You may be puzzled by the huge sell-off in Listed Property shares [yellow shaded area above] in the past two months. Listed Property has been one of the best performing asset classes in the past 5 years. Foreigners have been attracted by the high income returns in this asset class – but following an adverse report from “Viceroy” questioning artificially high valuations and allegations of dubious processes in one of the biggest listed property companies – panic selling set in. Foreigners and locals switched to Bonds driving yields down and valuations up. Those listed property companies with large offshore property holdings also suffered because of the ZAR strengthening from around R13,50 end November down to a low of R11.05 in February.
A “New Dawn” or just “Same Old Day” in Africa?
The delivery and content of the State of the Nation Address certainly was like a breath of fresh air. SONA 2018 was even more upbeat and filled with promise than Mandela’s inaugural SONA of May 1994. President Ramaphosa was given a standing ovation by everyone in Parliament. The euphoria set in quickly and carried a wave of optimism not seen since Polokwane in 2007. Zuma was gone, promises of stamping out corruption rang through the corridors of power and a return to ethical government seemed firmly on the agenda. Folk who would never have supported the ANC now spoke openly about voting for them in the elections next year. In the celebrations that followed people forgot their woes and the inherent problems facing the country – as if they did not exist anymore.
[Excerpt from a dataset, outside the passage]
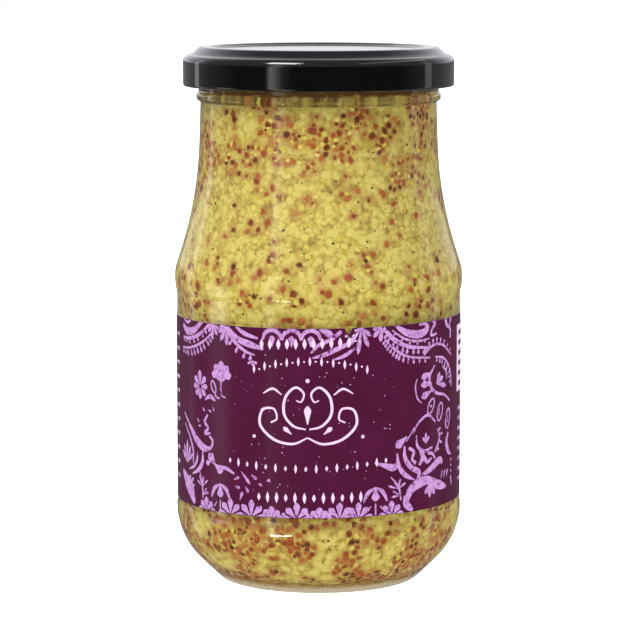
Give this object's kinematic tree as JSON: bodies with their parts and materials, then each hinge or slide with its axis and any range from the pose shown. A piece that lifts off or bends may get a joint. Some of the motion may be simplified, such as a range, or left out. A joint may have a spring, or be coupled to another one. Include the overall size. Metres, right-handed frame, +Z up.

Then came the reality check! Ramaphosa’s first Cabinet appointments – scheduled for 8:30pm but “mysteriously” delayed until 10:00pm [who doubts that his preferred selections were hijacked at the last minute by the Zuma factions?]. The “New Dawn” had been eclipsed by hefty clouds which obscured the vision so eloquently espoused by Cyril in SONA. His face and body language clearly revealed a compromised man with far less power to effect change than so many of us had hoped for. He had failed to seize the moment and drive through the agenda the country so badly needed. The irony is that – by putting the party before the country – he has gifted the opposition with plenty of ammunition to negatively impact on his party’s success at the Polls in 2019! The ANC infighting will continue unabated – and with DD Mabuza as Deputy President [effectively President in waiting of the country] the risk of a return to criminality over time is given a real boost. Of course, he did secure key posts for vital departments – Finance, Higher Education, Energy, Public Enterprises, Social Development, Tourism and others – but to retain Bathabile Dlamini, Malusi Gigaba, Nomvula Mokonyane and appoint DD Mabuza as his Deputy has sent all the wrong signals.
The Cabinet appointments were swiftly followed by a more than two-thirds vote in Parliament to take steps to change the Constitution of our country [rated the World’s best] to allow for the expropriation of land without compensation. There can be no doubt that the land ownership issue must be resolved – but the blame for a failed process lies squarely with the corrupt and inept Department responsible for its implementation – not with those who own the land. If the Government succeeds in implementing the change it will likely be the final nail in the country’s coffin. South Africa will have signalled that property rights are insecure and international investment in South Africa will come to a screeching halt, capital will exit the country, the ZAR will collapse, inflation will rocket, and we will join the ranks of failed States in Africa.
We can only hope that sense will prevail as the impact of such a policy dawns on those who propose it.
Despite all the “noise” we do believe the country is turning for the good, albeit slower than we may have hoped. The economy will improve and with it the investment markets.